The Vishwa Hindu Parishad (VHP) asserted on Saturday that the Archaeological Survey of India (ASI) survey report has “reconfirmed” that the Gyanvapi mosque in Varanasi was built by demolishing a “magnificent temple” at the site. The VHP demanded that the structure be declared a Hindu temple and handed over to the community.
Alok Kumar, the VHP’s working president, stated, “The evidence collected and the conclusions provided by the ASI do prove that the religious character of this place of worship existed on the 15th day of August, 1947, and as at present is of a Hindu Temple.”

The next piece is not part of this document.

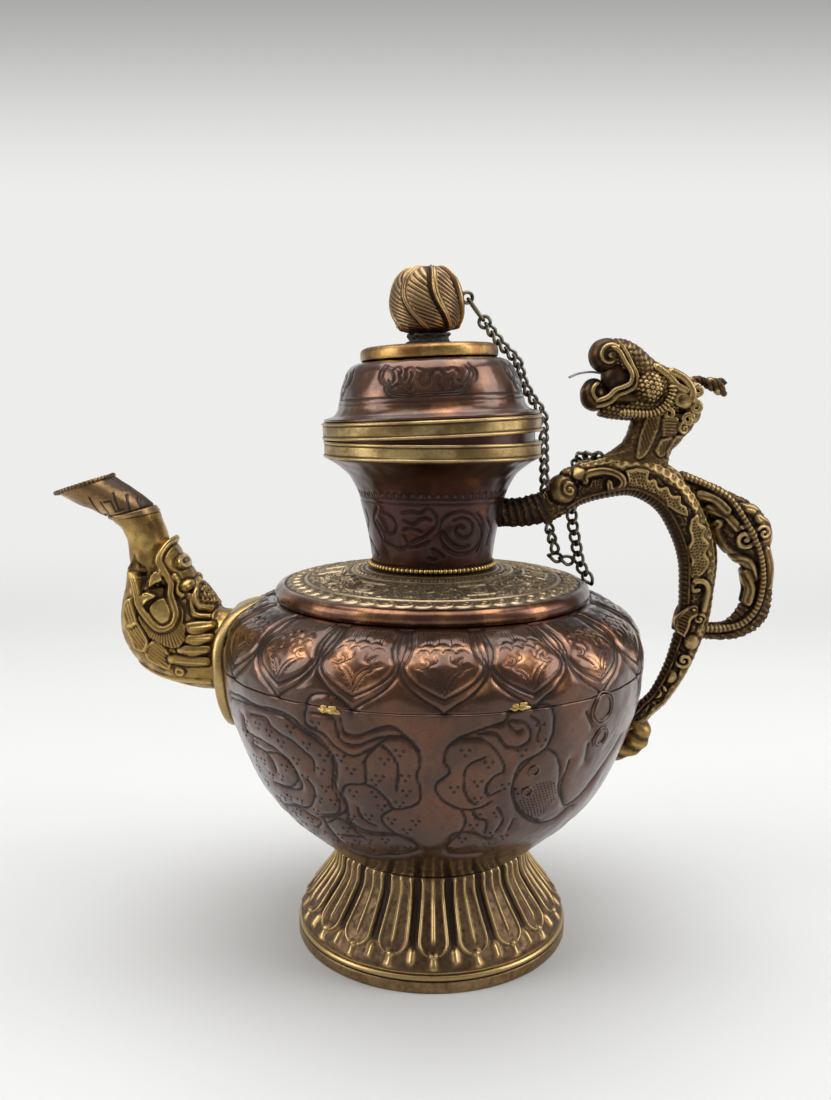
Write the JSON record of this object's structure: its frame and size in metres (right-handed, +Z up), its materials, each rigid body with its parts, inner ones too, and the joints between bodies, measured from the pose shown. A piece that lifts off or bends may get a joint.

Kumar also invoked Section 4 of the Places of Worship Act, 1991, urging that, as per this section, the structure should be declared a Hindu temple. The VHP further called for Hindus to be allowed to offer “sewa puja” to the ‘Shivlinga’ in the “so-called Wazukhana area” at the disputed site.
The organization urged the Intezamia Committee, which manages the mosque, to agree to “respectfully shift” the Gyanvapi mosque to another suitable place and hand over the original site of Kashi Vishvanatha to the Hindu society. Kumar expressed the belief that this action would contribute to building amicable relations between the two prominent communities.
The VHP’s demands followed the public release of the ASI survey report on the Gyanvapi mosque complex, where the lawyer representing Hindu litigants claimed that the mosque was constructed after demolishing a pre-existing temple.
Kumar said, “Hand over the Gyanvapi structure to Hindus,” citing the ASI’s evidence that allegedly confirms the mosque was built after demolishing a temple. He claimed that parts of the pre-existing temple, including pillars and pilasters, were reused in the construction of the mosque, and the discovery of names like Janardana, Rudra, and Umeswara in inscriptions indicated the structure’s temple origin.